Ich darf doch einmal an die Realitäten erinnern: Sie und Ihr Kanzler haben den Transrapid beerdigt, und nicht wir.
Er ist danach grinsend nach China gefahren, um ihn dort zu verhökern. Sie sollten also ein bisschen vorsichtig sein.
Bevor ich auf das Chaos, die eigentliche politische Verantwortlichkeit und auf den Hamburg-Bezug eingehe,
möchte ich eine grundsätzliche Bemerkung zu Herrn Lühmann machen. Er hat von einer Tendenz gesprochen, die Regierung aufzufordern, die von ihr gewollten Sachen schneller zu machen.

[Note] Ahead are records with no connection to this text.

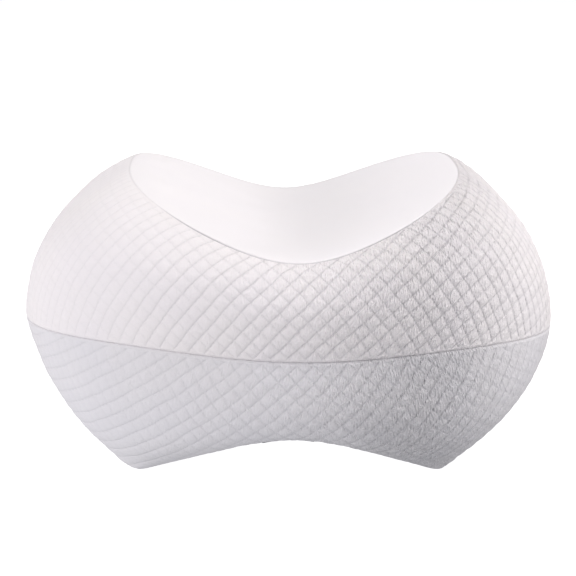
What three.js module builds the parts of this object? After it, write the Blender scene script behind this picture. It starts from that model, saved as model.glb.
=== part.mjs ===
// A knee pillow: a filled pillow about 25 cm wide that stands on two crests.
// It has a saddle for a leg on top and another below.
// Four cut pieces of cloth hold it: two quilted side bands, which meet at the girth seam half way up,
// and a smooth panel over each saddle. Each band is built with the filling behind it, as one solid.
// Millimetres, +Z up. The origin is on the floor under the middle. +X is to the right, and -Y is the front.
import * as THREE from "three";

// The plan at the girth seam is a squarish ellipse.
const WIDTH = 250;
const DEPTH = 200;
const GIRTH_HEIGHT = 68.2;
const GIRTH_POWER = 2.4;
const PANEL_POWER = 2.66;

// The half above the girth seam and the half below it. Rises are heights away from the girth.
// A section's fullness is the height of its shoulder as a share of the panel seam's rise,
// and its bulge is how far the shoulder stands out past the girth, as a share of the radius.
// A lean is what the right end has more of than the middle, and the left end less.
const UPPER = {
  side: 1,
  crestSpan: 76.6,
  crestShift: 0.8,
  crestRise: 69.5,
  crestLean: 1.3,
  waistRise: 40.7,
  seamReach: 89,
  frontFullness: 0.83,
  endFullness: 0.64,
  fullnessLean: 0.02,
  frontBulge: 0.09,
  endBulge: -0.005,
  bulgeLean: -0.016,
};
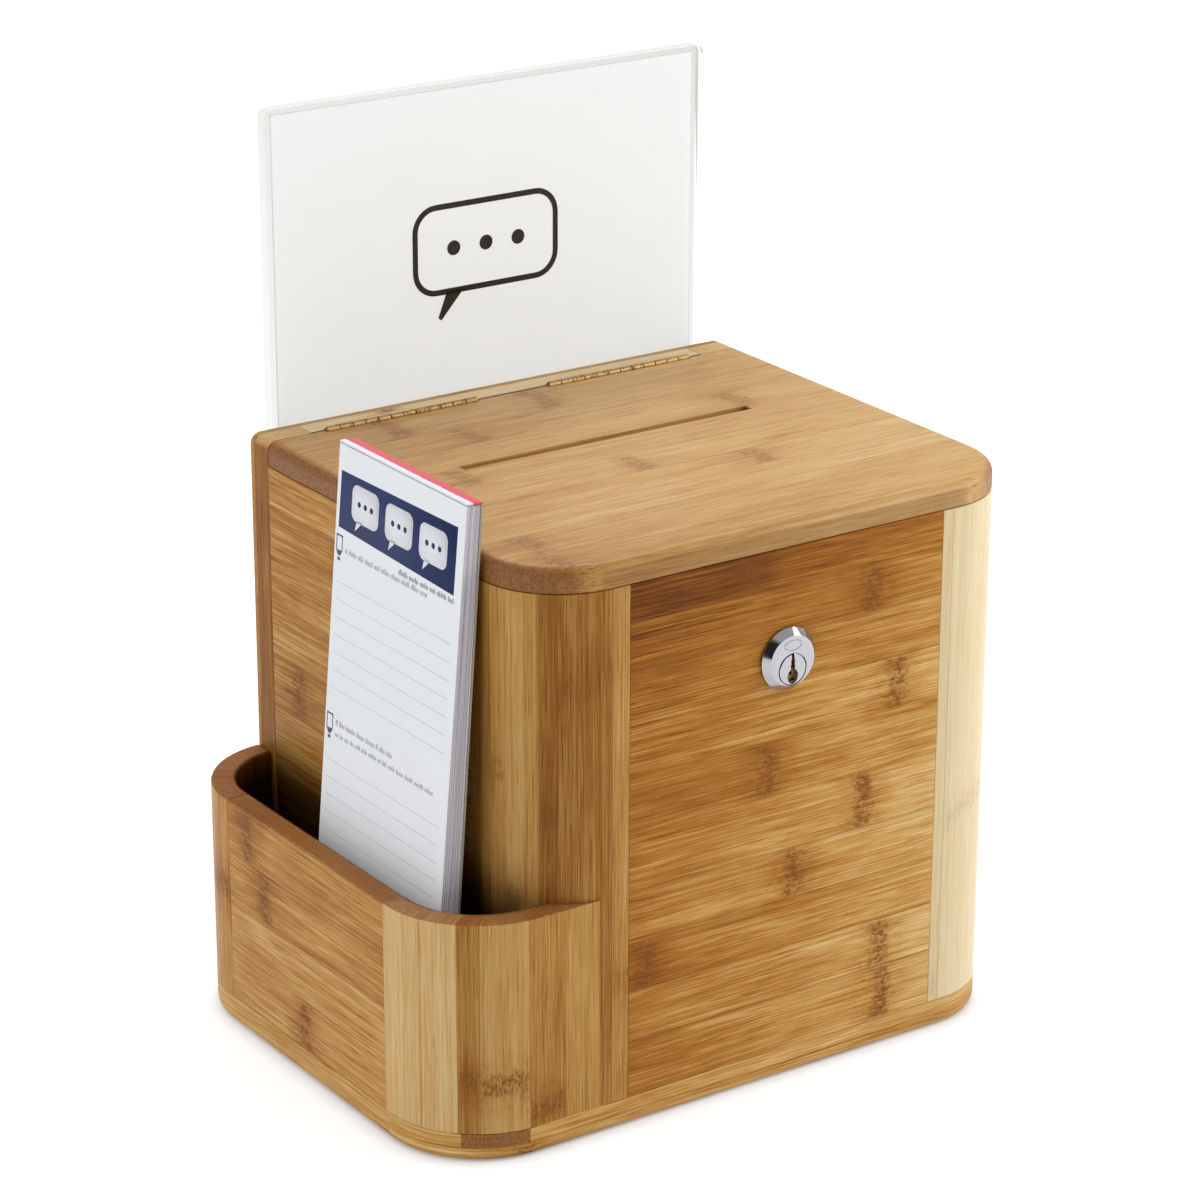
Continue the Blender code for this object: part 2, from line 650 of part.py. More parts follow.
def build_hinges(carrier):
    """Two strip hinges. Gives the cutters for the rail and for the lid."""
    rail_cutters = []
    lid_cutters = []
    for side, start in hinge_starts().items():
        name = "hinge_" + side
        rail_holes = tool(name + "_rail_screw_cutter", together(hinge_screw_holes(start, 1)))
        lid_holes = tool(name + "_lid_screw_cutter", together(hinge_screw_holes(start, -1)))
        rail_cutters += [tool(name + "_rail_recess", hinge_recess(start, 1)), rail_holes]
        lid_cutters += [tool(name + "_lid_recess", hinge_recess(start, -1)), lid_holes]
        leaf(name + "_rail_leaf", start, 1, 0, rail_holes)
        leaf(name + "_lid_leaf", start, -1, 1, lid_holes, carrier)
        end = start + KNUCKLE_PITCH * KNUCKLE_COUNT
        pin = rod(PIN_RADIUS, start, end, (Y_HINGE, BOX_HEIGHT), "X", SCREW_SIDES)
        add(name + "_pin", pin, "brass")
        hinge_screws(name + "_rail", start, 1)
        hinge_screws(name + "_lid", start, -1, carrier)
    return rail_cutters, lid_cutters


def build_lock(carrier):
    """The cam lock: housing and nut on the panel, and the plug, cam and screw that turn."""
    bezel_centre = (X_LOCK, Z_LOCK)
    plug_centre = (X_LOCK, Z_PLUG)
    bezel_front = Y_FRONT - BEZEL_PROUD
    bezel_back = Y_FRONT - SEAT_GAP
    profile = [
        (BEZEL_FACE_RADIUS, bezel_front),
        (BEZEL_RADIUS, bezel_back - BEZEL_RIM),
        (BEZEL_RADIUS, bezel_back),
        (BARREL_RADIUS, bezel_back),
        (BARREL_RADIUS, Y_BARREL_END),
    ]
    housing = add("lock_housing", turned(profile, bezel_centre, "Y", LOCK_SIDES), "chrome")
    plug_front = Y_FRONT - PLUG_PROUD
    flange_back = plug_front + PLUG_FLANGE_THICK
    bore_profile = [
        (PLUG_FLANGE_RADIUS + RUN_GAP, plug_front - OVERRUN),
        (PLUG_FLANGE_RADIUS + RUN_GAP, flange_back + RUN_GAP),
        (PLUG_RADIUS + RUN_GAP, flange_back + RUN_GAP),
        (PLUG_RADIUS + RUN_GAP, Y_BARREL_END + OVERRUN),
    ]
    combine(housing, tool("plug_bore_cutter", turned(bore_profile, plug_centre, "Y", LOCK_SIDES)))

    nut_low = Y_INSIDE + SEAT_GAP
    bore = BARREL_RADIUS + SEAT_GAP
    nut = rod(NUT_RADIUS, nut_low, nut_low + NUT_THICK, bezel_centre, "Y", 6)
    nut_piece = add("lock_nut", nut, "zinc")
    nut_bore = rod(bore, nut_low - OVERRUN, nut_low + NUT_THICK + OVERRUN, bezel_centre, "Y", LOCK_SIDES)
    combine(nut_piece, tool("nut_bore_cutter", nut_bore))

    shoulder = Y_CAM - RUN_GAP
    plug_profile = [
        (PLUG_FLANGE_RADIUS, plug_front),
        (PLUG_FLANGE_RADIUS, flange_back),
        (PLUG_RADIUS, flange_back),
        (PLUG_RADIUS, shoulder),
    ]
    plug = add("lock_plug", turned(plug_profile, plug_centre, "Y", LOCK_SIDES), "chrome", carrier)
    half_tail = TAIL_SIZE / 2
    tail_low = (X_LOCK - half_tail, shoulder - OVERRUN, Z_PLUG - half_tail)
    tail_high = (X_LOCK + half_tail, Y_CAM_BACK, Z_PLUG + half_tail)
    combine(plug, tool("plug_tail", block(tail_low, tail_high)), "UNION")

    eye_centre = (X_LOCK, Z_PLUG - KEYWAY_EYE_DROP)
    keyway_ends = (plug_front - OVERRUN, plug_front + KEYWAY_DEPTH)
    eye = rod(KEYWAY_EYE_RADIUS, *keyway_ends, eye_centre, "Y", SCREW_SIDES)
    combine(plug, tool("keyway_eye_cutter", eye))
    half_width = KEYWAY_WIDTH / 2
    slit_low = (X_LOCK - half_width, keyway_ends[0], eye_centre[1])
    slit_high = (X_LOCK + half_width, keyway_ends[1], Z_PLUG + KEYWAY_HEIGHT / 2)
    combine(plug, tool("keyway_slit_cutter", block(slit_low, slit_high)))

    screw_seat = Y_CAM_BACK + SEAT_GAP
    screw_hole_end = screw_seat - CAM_SCREW_LENGTH - SEAT_GAP
    hole_radius = CAM_SCREW_SHANK + SEAT_GAP
    screw_hole = rod(hole_radius, screw_hole_end, Y_CAM_BACK + OVERRUN, plug_centre, "Y", SCREW_SIDES)
    combine(plug, tool("cam_screw_cutter", screw_hole))

    heel = Z_PLUG - CAM_HEEL + CAM_HALF_WIDTH
    tip = Z_PLUG + CAM_REACH - CAM_HALF_WIDTH
    outline = arc((X_LOCK, heel), CAM_HALF_WIDTH, 180, 360)
    outline += arc((X_LOCK, tip), CAM_HALF_WIDTH, 0, 180)
    cam = add("lock_cam", prism(outline, Y_CAM, Y_CAM_BACK, "Y"), "zinc", carrier)
    half_hole = half_tail + RUN_GAP
    hole_low = (X_LOCK - half_hole, Y_CAM - OVERRUN, Z_PLUG - half_hole)
    hole_high = (X_LOCK + half_hole, Y_CAM_BACK + OVERRUN, Z_PLUG + half_hole)
    combine(cam, tool("cam_hole_cutter", block(hole_low, hole_high)))

    screw_profile = [
        (CAM_SCREW_HEAD, screw_seat + CAM_SCREW_HEAD_THICK),
        (CAM_SCREW_HEAD, screw_seat),
        (CAM_SCREW_SHANK, screw_seat),
        (CAM_SCREW_SHANK, screw_seat - CAM_SCREW_LENGTH),
    ]
    screw = turned(screw_profile, plug_centre, "Y", SCREW_SIDES)
    add("lock_cam_screw", screw, "zinc", carrier)


def build_sign(carrier, screw_cutter):
    """The folded clear holder, its two screws, and the loose sheet that stands on their shanks."""
    low_x = X_MIDDLE - SIGN_WIDTH / 2
    high_x = X_MIDDLE + SIGN_WIDTH / 2
    radius = SIGN_CORNER_RADIUS
    outline = [(low_x, Z_SIGN), (high_x, Z_SIGN)]
    outline += arc((high_x - radius, Z_SIGN_TOP - radius), radius, 0, 90, ROUND_STEPS)
    outline += arc((low_x + radius, Z_SIGN_TOP - radius), radius, 90, 180, ROUND_STEPS)
    holder = add("sign_holder", prism(outline, Y_SIGN, Y_SIGN_BACK, "Y"), "acrylic")
    slot_low = (low_x - OVERRUN, Y_SIGN + SIGN_WALL, Z_SIGN + SIGN_WALL)
    slot_high = (high_x + OVERRUN, Y_SIGN_BACK - SIGN_WALL, Z_SIGN_TOP + OVERRUN)
    combine(holder, tool("sign_slot_cutter", block(slot_low, slot_high)))
    combine(holder, screw_cutter)

    head = Y_SIGN_BACK + SEAT_GAP
    profile = [
        (SIGN_SCREW_HEAD, head + SIGN_SCREW_HEAD_THICK),
        (SIGN_SCREW_HEAD, head),
        (SIGN_SCREW_SHANK, head),
        (SIGN_SCREW_SHANK, Y_BOARD - SIGN_SCREW_INTO_RAIL),
    ]
    for count, x in enumerate(sign_screw_places(), 1):
        add(f"sign_screw_{count}", turned(profile, (x, Z_SIGN_SCREW), "Y", SCREW_SIDES), "zinc")

    sheet_y = (Y_SIGN + Y_SIGN_BACK) / 2
    sheet_low = (X_MIDDLE - SHEET_WIDTH / 2, sheet_y - SHEET_THICK / 2, Z_SHEET)
    sheet_high = (X_MIDDLE + SHEET_WIDTH / 2, sheet_y + SHEET_THICK / 2, Z_SHEET + SHEET_HEIGHT)
    add("insert_sheet", block(sheet_low, sheet_high), "sheet", carrier)


def pad_place():
    """Lean and foot of the pad: its foot meets the pocket's wall and its top clears the lid."""
    into_curve = max(POCKET_FRONT_RADIUS - PAD_FROM_FRONT, 0)
    curve_depth = math.sqrt((POCKET_FRONT_RADIUS - WALL) ** 2 - into_curve ** 2)
    foot_x = X_POCKET + POCKET_FRONT_RADIUS - curve_depth + SEAT_GAP
    room = X_LEFT - SEAT_GAP - foot_x
    diagonal = math.hypot(PAD_LENGTH, PAD_TOP_THICK)
    lean = math.asin(room / diagonal) - math.atan2(PAD_TOP_THICK, PAD_LENGTH)
    foot_z = BASE_THICK + SEAT_GAP + PAD_FOOT_THICK * math.sin(lean)
    return lean, foot_x, foot_z


def pad_point(across, up):
    """A point of the leaning pad's section, from its front face and along that face."""
    lean, foot_x, foot_z = pad_place()
    x = foot_x + across * math.cos(lean) + up * math.sin(lean)
    z = foot_z - across * math.sin(lean) + up * math.cos(lean)
    return (x, z)


def build_pad(carrier):
    """The block of sheets, its cardboard back and the glued binding along its top edge."""
    low_y = Y_FRONT + PAD_FROM_FRONT
    high_y = low_y + PAD_WIDTH
    paper_top = PAD_LENGTH - PAD_BINDING_THICK - SEAT_GAP
    taper = (PAD_FOOT_THICK - PAD_TOP_THICK) / PAD_LENGTH

    def back_at(up):
        return PAD_FOOT_THICK - taper * up

    behind = PAD_BACKING_THICK + SEAT_GAP
    paper = [
        pad_point(0, 0),
        pad_point(back_at(0) - behind, 0),
        pad_point(back_at(paper_top) - behind, paper_top),
        pad_point(0, paper_top),
    ]
    add("pad_paper", prism(paper, low_y, high_y, "Y"), "paper", carrier)
    backing = [
        pad_point(back_at(0) - PAD_BACKING_THICK, 0),
        pad_point(back_at(0), 0),
        pad_point(back_at(paper_top), paper_top),
        pad_point(back_at(paper_top) - PAD_BACKING_THICK, paper_top),
    ]
    add("pad_backing", prism(backing, low_y, high_y, "Y"), "cardboard", carrier)
    binding_foot = PAD_LENGTH - PAD_BINDING_THICK
    binding = [
        pad_point(0, binding_foot),
        pad_point(back_at(binding_foot), binding_foot),
        pad_point(back_at(PAD_LENGTH), PAD_LENGTH),
        pad_point(0, PAD_LENGTH),
    ]
    add("pad_binding", prism(binding, low_y, high_y, "Y"), "binding", carrier)


def build():
    clear_scene()
    lid_axis = axis_empty("lid_axis", (X_MIDDLE, Y_HINGE, BOX_HEIGHT))
    lock_axis = axis_empty("lock_axis", (X_LOCK, Y_FRONT, Z_PLUG))
    sheet_axis = axis_empty("sheet_axis", (X_MIDDLE, (Y_SIGN + Y_SIGN_BACK) / 2, Z_SHEET))
    pad_axis = axis_empty("pad_axis", (pad_place()[1], Y_FRONT + PAD_FROM_FRONT, pad_place()[2]))
    build_base()
    build_walls()
    rail_cutters, lid_cutters = build_hinges(lid_axis)
    sign_cutter = sign_screw_holes("sign_screw_cutter")
    build_back(rail_cutters, sign_cutter)
    build_pocket()
    build_lid(lid_axis, lid_cutters)
    build_lock(lock_axis)
    build_sign(sheet_axis, sign_cutter)
    build_pad(pad_axis)


build()
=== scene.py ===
"""Looks of the laminated bamboo suggestion box: fine surfaces, finishes, light and camera.

Metres, +Z up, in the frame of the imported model. The front faces -Y and the pocket is on the -X side.
Wood is textured by a "grain" attribute, which says where each point lies across the grain, along
it and below the face, measured from the front left corner of the box.
"""

import math
import random

import bmesh
import bpy
from mathutils import Matrix, Vector, noise


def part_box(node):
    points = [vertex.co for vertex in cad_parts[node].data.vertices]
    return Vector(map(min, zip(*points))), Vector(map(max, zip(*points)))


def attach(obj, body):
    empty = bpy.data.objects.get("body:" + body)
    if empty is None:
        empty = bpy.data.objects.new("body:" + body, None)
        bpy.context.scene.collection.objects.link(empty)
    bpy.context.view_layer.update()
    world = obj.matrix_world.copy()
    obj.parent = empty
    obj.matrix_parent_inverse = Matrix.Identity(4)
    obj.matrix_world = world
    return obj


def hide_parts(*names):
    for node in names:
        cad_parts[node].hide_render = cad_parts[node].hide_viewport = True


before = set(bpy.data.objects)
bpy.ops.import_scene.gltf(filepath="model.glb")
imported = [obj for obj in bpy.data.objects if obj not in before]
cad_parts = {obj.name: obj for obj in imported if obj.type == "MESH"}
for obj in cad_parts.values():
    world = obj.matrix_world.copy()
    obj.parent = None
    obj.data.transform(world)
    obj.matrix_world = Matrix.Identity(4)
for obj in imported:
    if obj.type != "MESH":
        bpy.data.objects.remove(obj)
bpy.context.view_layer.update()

MM = 0.001

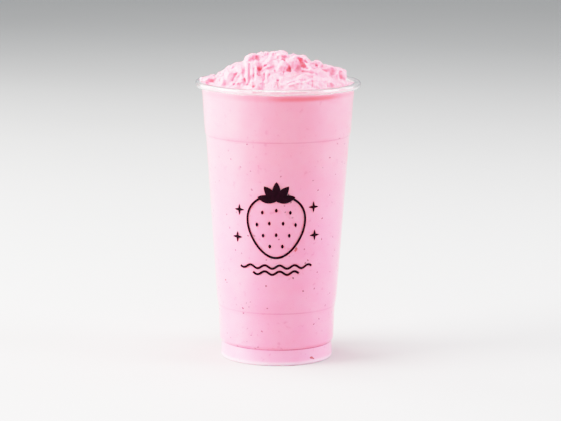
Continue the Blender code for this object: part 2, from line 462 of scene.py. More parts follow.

Die grundsätzliche Tendenz der Lkw-Maut, nämlich zu einer durch die Nutzer finanzierten Infrastruktur zu kommen, sehen wir positiv. Aber nach der Maut-Einführung wird es, weil die Mineralölsteuer unverändert hoch bleibt, eine höhere Abgabenbelastung auf Deutschlands Straßen geben. Die Mittel für Investitionen in den Infrastrukturausbau sollen nach dem Haushaltsentwurf der Bundesregierung gegenüber 2003 – das hat Herr Senator Mettbach schon gesagt – im Jahre 2004 sogar gekürzt werden. Genau das Gegenteil, nämlich die Verwendung der Maut-Einnahmen für eine Aufstockung der Investitionsmittel, war aber Grundbedingung für eine Abgabenerhebung durch die Maut.
Stattdessen wird die Bundesregierung lediglich bisher steuerfinanzierte durch mautfinanzierte Investitionen ersetzen. Insofern ist die Lkw-Maut von Rotgrün nur eine Art Steuer und eine zusätzliche Einnahmequelle für Finanzminister Eichel. Das ist Pfusch!